The first oil well is drilled at Titusville, PA.

R.L.G. Plante produces the first practical storage battery.

The steamroller is invented.

Work on the Suez Canal is begun under the direction of de Lesseps.

Telegraph promoter Samuel F. B. Morse agrees to the formation of the North American Telegraph Association as a near-monopoly.

Last year’s gold strike in the Colorado Rockies of Kansas Territory brings 100,000 prospectors determined to reach “Pike’s Peak or bust.”

The Comstock Lode discovered on Mt. Davidson in Washoe, Nev., is a vast deposit of silver and gold that will yield $145 million worth of ore in the next 11 years and $397 million by 1882.  Comstock sells his claim for almost nothing but others make fortunes, including Missouri-born prospector George Hearst, whose luck has been poor in California.

New York’s Cooper Union for the Advancement of Science and Art opens its first building at Astor Place and Fourth Avenue

Electric home lighting has its first U.S. demonstration. Salem, Mass., inventor Moses Gerrish Farmer, 39, lights two incandescent lamps on his mantelpiece with platinum strip filaments powered by a wet-cell voltaic battery

Paraffin wax, a by-product of kerosene produced from petroleum, will be used to seal Mason jars used for preserving foods

Cocaine is isolated from coca leaves brought home from Peru by Austrian explorer Karl von Scherzer, but physicians show little interest in the drug’s potential.

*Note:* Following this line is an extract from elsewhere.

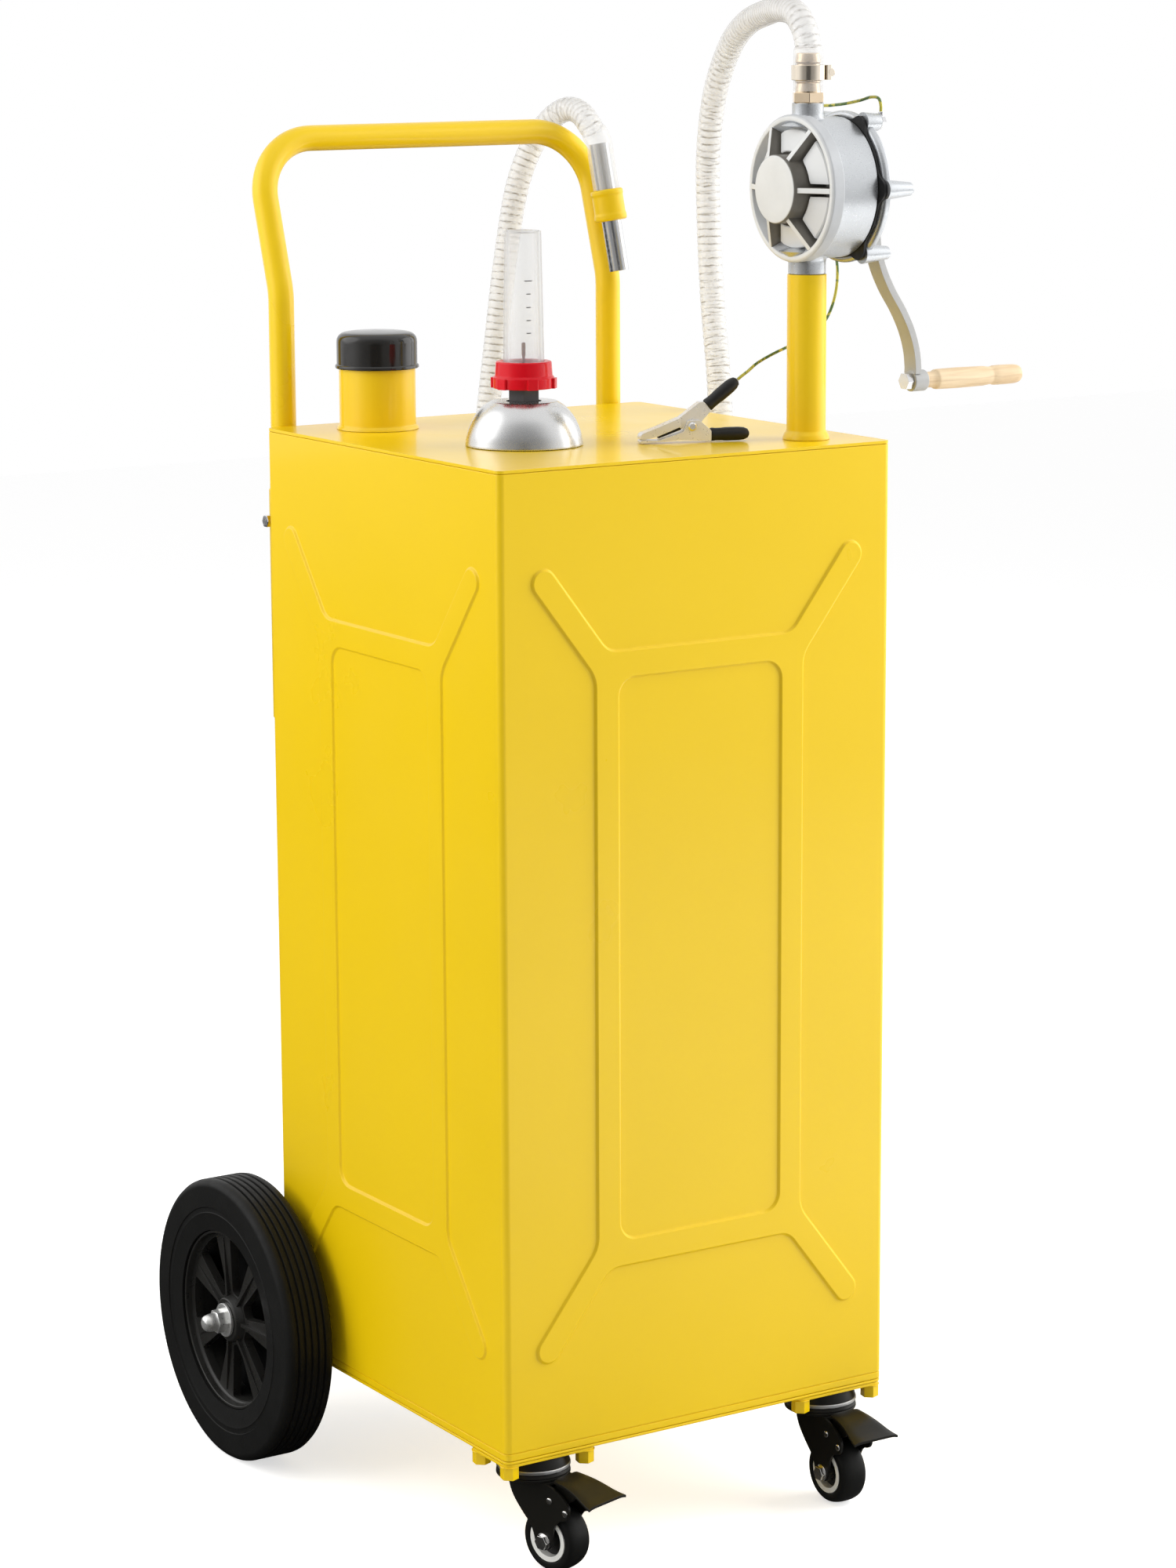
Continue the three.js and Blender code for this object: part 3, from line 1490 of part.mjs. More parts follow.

The Steinway Piano has its beginnings in an improved grand piano developed by German-American piano maker Heinrich Engelhard Steinweg.  He established a New York piano factory with several of his sons in 1853, but will not call himself Steinway until 1865. 

Louis Pasteur disproves the chemical theory of fermentation advanced by the German chemist Baron von Liebig. 

Pasteur, whose daughter Jan dies of typhoid fever in September, also disproves the theory of spontaneous generation.

The British clipper ship Falcon launches a new method of shipbuilding.  The Falcon is made of wooden planking on iron frames, is much smaller than the American clipper ships, but longer lasting and more economical to operate. 

Brink’s Express is started at Chicago by a Vermonter with a horse and wagon who in 1891 will begin moving bank funds and payroll money to start a business that will grow into the leading U.S. armored truck money-transport company.